This is something for me to work on. I need to trust my gut more and be less afraid of making it known that something doesn't sit right with me. I need to switch the discs on my cerebral mixing deck and stop overthinking everything. If I overthink, my bullshit detector's batteries get low. 

Be really tender.

I love this one. It's a nice antidote to the harshness of everyday life. I want to apply it to my art too. Hannah Kent told me that one of the best things you can have as a novelist (and as a human being) is empathy. I've been absorbing myself in research for what I hope will be my next book and the characters are slowly making themselves known to me as the notebook I started just as a place to scrawl the occasional line is nearly half full already. The challenge for me with this work is exploring the worlds and inhabiting the minds of women who are so different to me, who are going to make choices that I don't think I could. So I'm keeping 'tenderness' in mind as I read, scrawl and get to know these people.

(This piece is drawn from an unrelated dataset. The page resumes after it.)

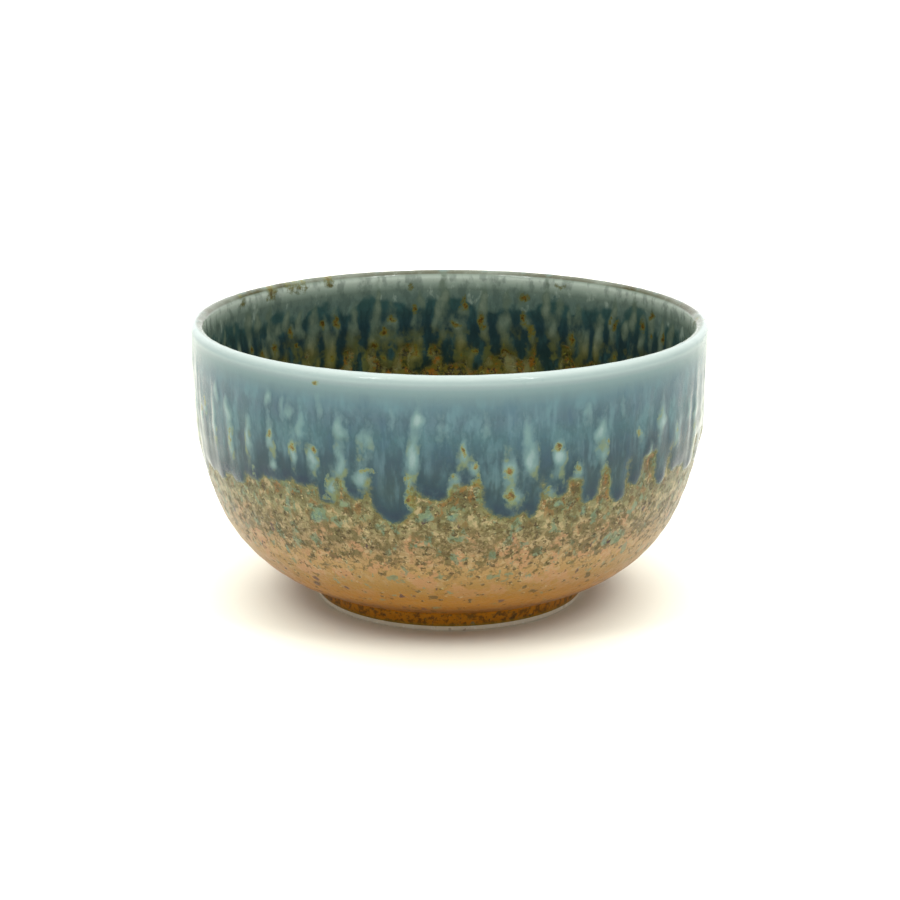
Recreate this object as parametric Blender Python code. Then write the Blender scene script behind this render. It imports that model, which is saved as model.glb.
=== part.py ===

I think I need tenderness for myself too. It's very tempting to keep pushing myself, make life centre around "the next Big Thing" but, again and again, being present and in the now is what frees me, unplugs me and helps me move forward. The minute I stop all the pushing, all the pressure, is always when all the good stuff happens. Patience, and tenderness. 

"Words helped us both, a lot, to be in the world," said Laurie towards the end of her lovely interview

Me too, Laurie. Me too.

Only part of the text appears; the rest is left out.